While she’s not sure why she was picked to open the festival, Triangolo assumes it was because of her outstanding performance of “No Time at All” last January in Fitchburg. She stopped the show, while the audience gave her a two-minute standing ovation.

“We were on fire,” said Triangolo of the Fitchburg performance.

Triangolo, one of about 20 musical theater majors at RIC, plans to take some time off to travel after graduating this month, then commute to New York for auditions. She has her sights set on a national tour of a musical.

“New York is my path,” she said. “I have the same New York dream as everyone else.”
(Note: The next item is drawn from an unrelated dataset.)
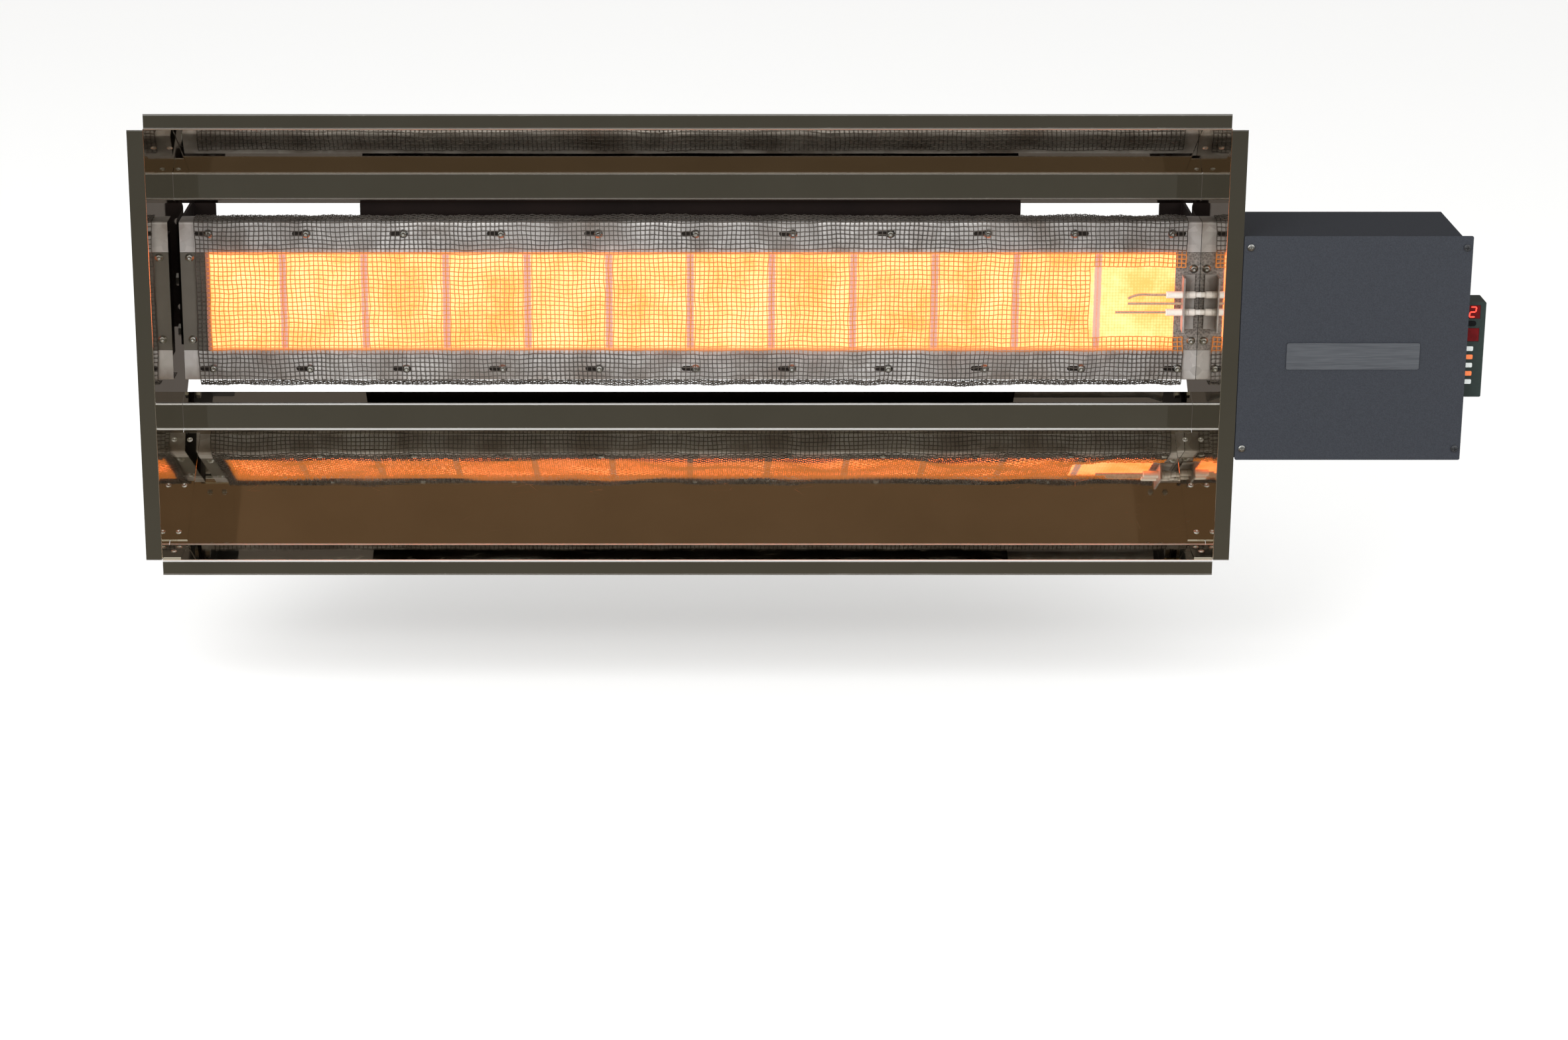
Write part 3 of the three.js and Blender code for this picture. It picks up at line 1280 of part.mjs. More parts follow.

So what makes the RIC theater department so nurturing to students like Triangolo and Fox? Triangolo said having a small campus and small department help, but credited her teachers. They take into account the individual, she said, and “don’t just turn out musical theater robots. That’s why we get jobs.

“They focus on us. We’re our own little troupe.”

She had special praise for Wilson, who she said cares about the students and cries on opening night. “I will have Bill in my life forever,” she said. “There’s no doubt in my mind. And you don’t get that everywhere.”

“It’s like a family,” said dance director Vessella, who worked with Triangolo for most of her time at RIC. “It’s warm and inviting. Conservatories lack that.”

“There’s a real esprit de corps in the department,” said Carriuolo, who not only attends every student play, but drops in on rehearsals. “The students challenge each other, and urge each other on,” she said. “You see them walking to class together. There’s a great closeness.”

Most RIC theater students are Rhode Islanders, children of working-class parents, who have a strong work ethic, said Wilson. Some are the first in their families to go to college, he said. But that is changing somewhat, said Vessella, who added that her dance students now come from throughout the region.

“It’s not a fallback school any more,” said Vessella, choreographer for Violet’s new musical. “It’s a little more selective.”

“I think our reputation is spreading,” said Carriuolo. “I’m just very proud of the whole program.”